For me, the most memorable words of Our Lady of Lourdes to Bernadette were: “I do not promise you happiness in this world, but in the next.” Even if Bernadette was uniquely favored by these wonderful encounters with Mary, and even if she was a chosen instrument for the spiritual renewal of the French Church, as I believe she was, we discover when we read her biography that her life was never easy, either before or after the apparitions. She was born and raised in grinding poverty. The authorities of both Church and state initially treated her story with skepticism and hostility. She was subject for years to stressful questioning and cross-examination by the ecclesiastical commission appointed to investigate her case. Finally, after her local bishop proclaimed her visions worthy of belief, she was sent off to a convent where she was treated harshly by strict superiors and jealous sisters for the rest of her life.
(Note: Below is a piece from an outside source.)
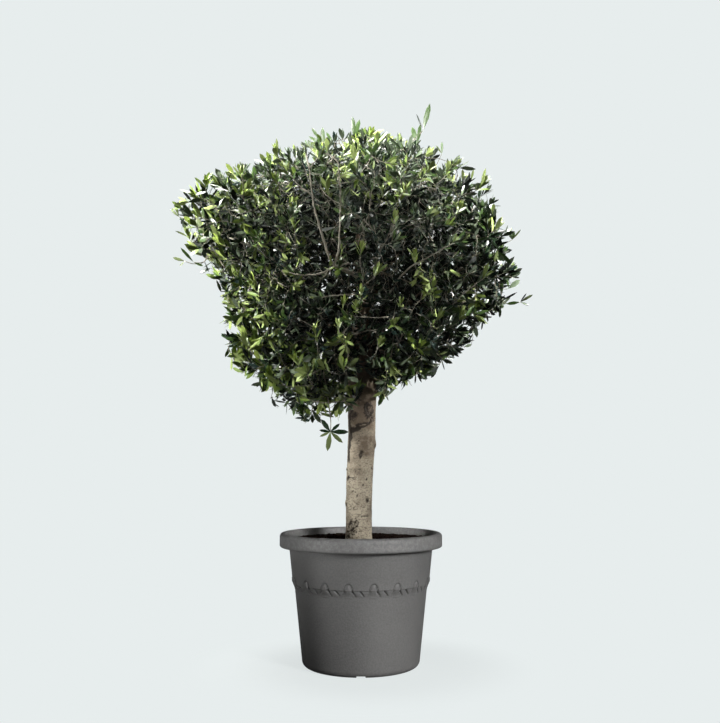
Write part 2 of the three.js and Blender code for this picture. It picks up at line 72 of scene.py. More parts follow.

Like so many of the Church’s saints, Bernadette’s example teaches us to follow Jesus no matter what, in the confidence that God is trustworthy and his promises are true. God fulfilled his promises to Abraham, and God will fulfill his promises to us. This life brings us many God-given moments of joy and happiness in this world, and that’s good. But God’s ultimate promise to us is the resurrection of the dead and the life of the world to come. So, whatever sufferings, hardships, or humiliations we may have to undergo in this world, Jesus promises final victory and glory to all who persevere in taking up his Cross and following him.